From whom does the person at the end of the chain of title get a license to use, copy, modify, and distribute the software? Does the user receive a set of licenses, one from each of the original authors of each of the contributions all the way along the chain, or is there a single license from the immediate predecessor on which the user can rely?
If a license is not sublicensable , then only the owner of the original work can grant licenses. For each nonsublicensable component of a collective or derivative work, each prospective licensee must obtain a license to that component directly from its owner. In principle this requires tracing the entire chain of title, obtaining copies of each copyright or patent license up the chain, but in practice it means nothing so complicated. Leaders of nonsublicensable open source projects take steps to ensure that licenses to components will be available for the asking, but they don't actually expect everyone to ask. The project team merely announces that licenses are available and points to the open source code, with its copyright, patent, and other attribution notices there for all to read, for information about where to get those licenses. If you want to make sure you have a license to each component, they in effect say, go get it yourself; but considering the low risk, most licensees don't bother. This is a reasonable solution for most open source software, but as a legal matter it is risky not to confirm that all licenses up the chain are actually available.

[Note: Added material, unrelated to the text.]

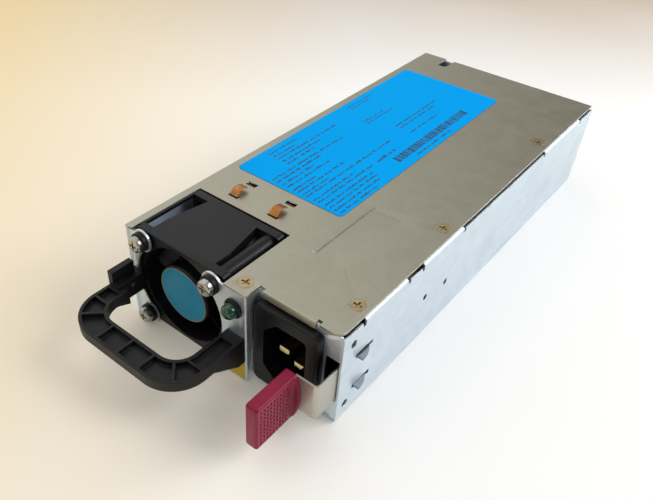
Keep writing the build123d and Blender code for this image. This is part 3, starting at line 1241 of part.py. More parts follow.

On the other hand, if a license is sublicensable , then any distributor has the right to grant a license to the software, including its component parts , directly to third parties. For each sublicensable work that is a component of a collective or derivative work, each prospective licensee obtains a license directly from the owner of the collective or derivative work. Leaders of sublicensable open source projects take steps to ensure that licenses to components are consistent with their own licensing terms and are sublicensable. They then extend sublicenses to their customers sufficient to allow those customers to exercise their rights under the open source licenses.
Note that the license terms for a sublicense must be consistent with ”not necessarily the same as ”the original license terms. A sublicensor cannot sublicense more rights than have been granted by the original author. The sublicensors needn't use the identical words as in the earlier license they received, but they cannot override terms and conditions that are mandated by that license.
This subject will be addressed again in Chapter 10 when I discuss how open source projects should in-license contributions and how they can relicense their collective and derivative works when new and better licenses become available despite being bound by the licenses of their contributors.
The fact that the MIT license is sublicensable is an advantage for anyone who wants to distribute copies or derivative works of MIT-licensed works. A distributor can provide to his customers all the rights needed to the entire work without expecting those customers to follow the chain of title to its beginning.